Suppose you’re searching for a person in the phone book (what an old fashioned sentence!). Their name starts with K. You could start at the beginning and keep flipping pages until you get to the Ks. But you’re more likely to start at a page in the middle, because you know the Ks are going to be near the middle of the phone book.
For example, I’m thinking of a number between 1 and 100. You have to try to guess my number in the fewest tries possible. With every guess, I’ll tell you if your guess is too low, too high, or correct.
If you start guessing like this: 1, 2, 3, 4 …, that would be silly. With each guess, you’re eliminating only one number. If my number was 99, it could take you 99 guesses to get there!
Here’s a better technique. Start with 50. If it's too low, then you just eliminated half the numbers! Now you know that the answer is between 50 and 100.

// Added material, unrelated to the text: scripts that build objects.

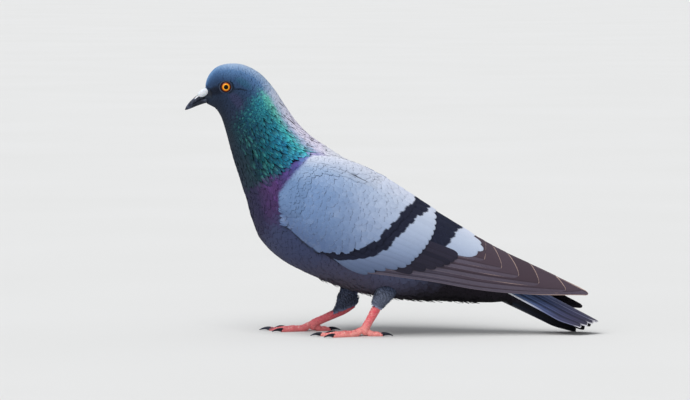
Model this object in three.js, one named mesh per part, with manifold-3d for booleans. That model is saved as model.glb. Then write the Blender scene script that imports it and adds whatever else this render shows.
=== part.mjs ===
// A blue-bar pigeon, standing, life size, in millimetres.
// +Z is up, -X is the way the bill points, and -Y is the bird's left side.
// The soles of the toes are on Z = 0, and the origin is under the middle of the bird.
//
// Head, neck and trunk are one loft through the stations of BODY, parted by thin cuts.
// Each folded wing is one curved shield through the stations of WING, parted where the feather
// groups end: coverts, then tertials and secondaries, then primaries.

import * as THREE from "three";
import { mergeVertices } from "three/addons/utils/BufferGeometryUtils.js";
import Module from "manifold-3d";

const wasm = await Module();
wasm.setup();

// ---------------------------------------------------------------- driving sizes

const GAP = 0.3; // space between pieces that meet
const SIDES = { left: -1, right: 1 }; // sign of Y

// Sections through head, neck and trunk, from the bill to the tail's root. back and belly are the
// (x, z) of the outline above and below, half is the half width, and waist is how far up from the
// belly the section is widest.
const BODY = [
  { part: "bill base", back: [-130.7, 172.0], belly: [-130.2, 161.6], half: 4.4, waist: 0.48 },
  { part: "forehead", back: [-128.6, 179.9], belly: [-127.0, 160.3], half: 6.6, waist: 0.47 },
  { part: "brow", back: [-122.7, 186.6], belly: [-123.4, 158.2], half: 10.4, waist: 0.48 },
  { part: "eye", back: [-113.5, 189.2], belly: [-120.6, 154.6], half: 12.7, waist: 0.5 },
  { part: "crown", back: [-103.0, 188.0], belly: [-118.4, 149.8], half: 13.3, waist: 0.54 },
  { part: "nape", back: [-92.0, 182.0], belly: [-116.4, 143.4], half: 13.9, waist: 0.54 },
  { part: "nape foot", back: [-82.4, 171.2], belly: [-114.2, 135.4], half: 15.0, waist: 0.52 },
  { part: "upper neck", back: [-75.0, 160.0], belly: [-111.6, 126.0], half: 16.8, waist: 0.5 },
  { part: "mid neck", back: [-67.0, 148.6], belly: [-108.4, 115.6], half: 19.6, waist: 0.5 },
  { part: "low neck", back: [-57.0, 138.6], belly: [-104.8, 104.6], half: 24.0, waist: 0.5 },
  { part: "neck foot", back: [-45.5, 130.8], belly: [-101.0, 93.0], half: 29.2, waist: 0.5 },
  { part: "shoulder", back: [-33.0, 122.8], belly: [-97.8, 80.6], half: 34.0, waist: 0.48 },
  { part: "breast", back: [-18.0, 114.4], belly: [-91.6, 66.2], half: 37.2, waist: 0.46 },
  { part: "wide back", back: [-2.0, 105.0], belly: [-77.6, 52.6], half: 38.6, waist: 0.45 },
  { part: "keel", back: [13.5, 95.4], belly: [-58.5, 42.4], half: 38.0, waist: 0.45 },
  { part: "belly", back: [28.5, 84.8], belly: [-36.0, 33.4], half: 35.2, waist: 0.46 },
  { part: "flank", back: [43.0, 74.2], belly: [-9.0, 26.4], half: 30.0, waist: 0.47 },
  { part: "vent", back: [57.0, 64.6], belly: [19.5, 23.8], half: 22.8, waist: 0.48 },
  { part: "rump", back: [71.5, 54.8], belly: [46.0, 22.8], half: 15.8, waist: 0.5 },
  { part: "tail coverts", back: [84.5, 46.0], belly: [66.0, 22.0], half: 11.4, waist: 0.5 },
  { part: "covert tips", back: [93.5, 38.4], belly: [80.0, 22.8], half: 7.0, waist: 0.5 },
];
const HEAD_END = 6.3; // station where the head is parted from the neck
const NECK_END = 10.6; // station where the neck is parted from the trunk
const SECTION_POWER = 2.15; // 2 is an ellipse, more is squarer

// Sections down a folded wing, from its bend to its tip, with Y as the distance from the midline.
// top and low are the ends of the section, and swell is how far its middle stands out from the
// straight line between them.
const WING = [
  { top: [-58.5, 25.0, 126.5], low: [-71.5, 34.8, 75.5], swell: [-13.0, 3.0, 3.0] },
  { top: [-35.0, 17.5, 123.2], low: [-55.0, 37.6, 61.0], swell: [-5.0, 15.0, 4.0] },
  { top: [-9.0, 9.5, 112.4], low: [-31.5, 36.4, 46.5], swell: [-1.0, 19.0, 5.5] },
  { top: [18.5, 5.6, 95.0], low: [-3.0, 33.0, 41.8], swell: [0.0, 17.5, 5.0] },
  { top: [46.5, 4.0, 76.7], low: [28.0, 27.5, 37.4], swell: [0.0, 12.5, 4.0] },
  { top: [75.5, 4.4, 60.5], low: [62.0, 22.5, 31.6], swell: [0.0, 7.0, 2.6] },
  { top: [107.0, 7.6, 45.8], low: [98.0, 17.5, 28.4], swell: [0.0, 3.2, 1.2] },
  { top: [136.5, 12.0, 31.6], low: [134.0, 14.4, 28.0], swell: [0.6, 0.4, 0.0] },
];
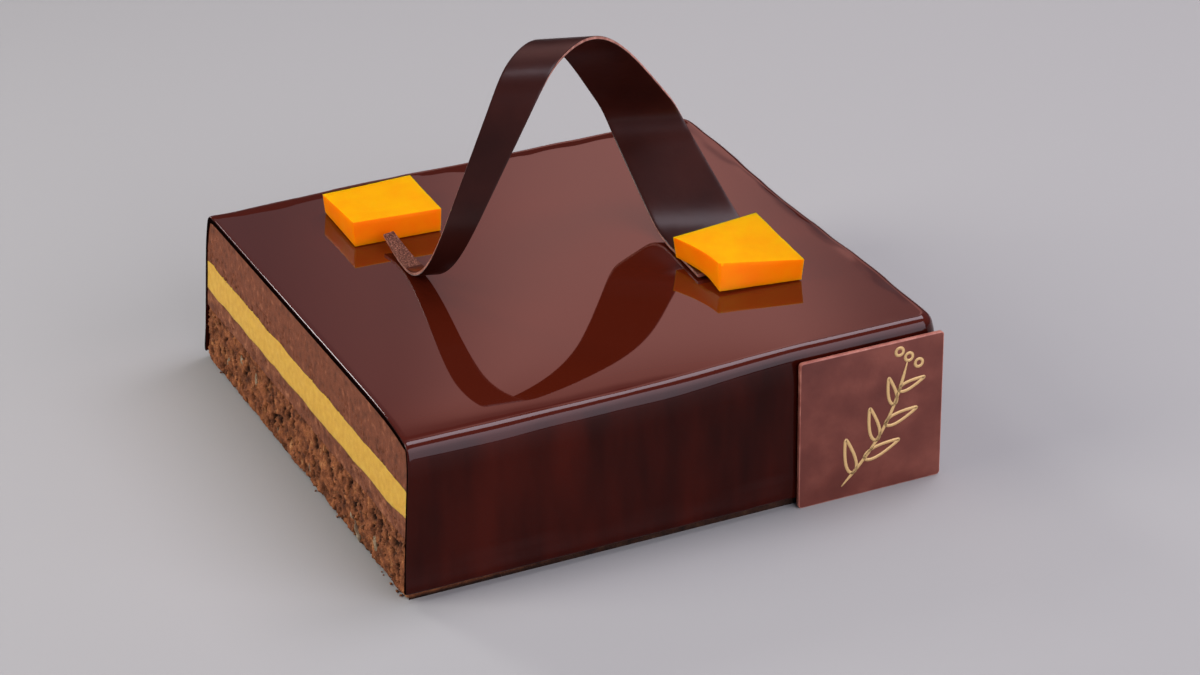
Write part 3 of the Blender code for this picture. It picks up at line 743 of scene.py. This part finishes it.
add_jelly("jelly_left",
          ((0.0364, 0.1523), (0.0367, 0.1262), (0.0662, 0.1239), (0.0674, 0.1531)),
          ((0.0372, 0.1529), (0.0364, 0.1246), (0.0656, 0.1235), (0.0669, 0.1523)),
          (0.0072, 0.0080, 0.0078, 0.0074), (0.0003,) * 4, 0.0, 0.0)
add_jelly("jelly_right",
          ((0.1210, 0.0696), (0.1258, 0.0476), (0.1520, 0.0403), (0.1520, 0.0728)),
          ((0.1219, 0.0694), (0.1243, 0.0439), (0.1516, 0.0412), (0.1508, 0.0712)),
          (0.0093, 0.0087, 0.0076, 0.0100), (0.0022, 0.0009, 0.0003, 0.0029), 0.0011, 0.42)

# ---------------------------------------------------------------- chocolate ribbon
# Tempered dark chocolate, spread thin, cut as a tapering strip and wound askew round a former while
# it was soft. Its wide faces are glossy, and its cut edges and broken ends are paler and rougher; the
# edges' pale pink is partly the chocolate's own and partly a painted highlight.

# The strip's length, its narrow end's width, what it gains towards its wide end, and its start.
STRIP_LENGTH, STRIP_NARROW, STRIP_GAIN = 0.270, 0.0035, 0.0250
START_X, START_Y, START_Z = 0.0470, 0.1220, 0.0567
# The curve that it was wound in: bends in degrees, each from a start over a run.
bend_along = np.linspace(-0.012, STRIP_LENGTH, 2000)
heading = np.full_like(bend_along, -14.0)
for start, run, turn in ((0.003, 0.029, 27), (0.017, 0.049, 91), (0.086, 0.023, 56),
                         (0.088, 0.077, 80), (0.172, 0.020, 77), (0.209, 0.025, 42)):
    heading += turn * smooth((bend_along - start) / run)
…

Next guess is 75. Suppose too high, but again you cut down half the remaining numbers! With binary search, you guess the middle number and eliminate half the remaining numbers every time. Next is 63 (halfway between 50 and 75).
Whatever number I’m thinking of, you can guess in a maximum of seven guesses—because you eliminate so many numbers with every guess!
In general, for any list of n, binary search will take log2 n steps to run in the worst case, whereas simple search will take n steps.
This is binary search. You just learned your first algorithm!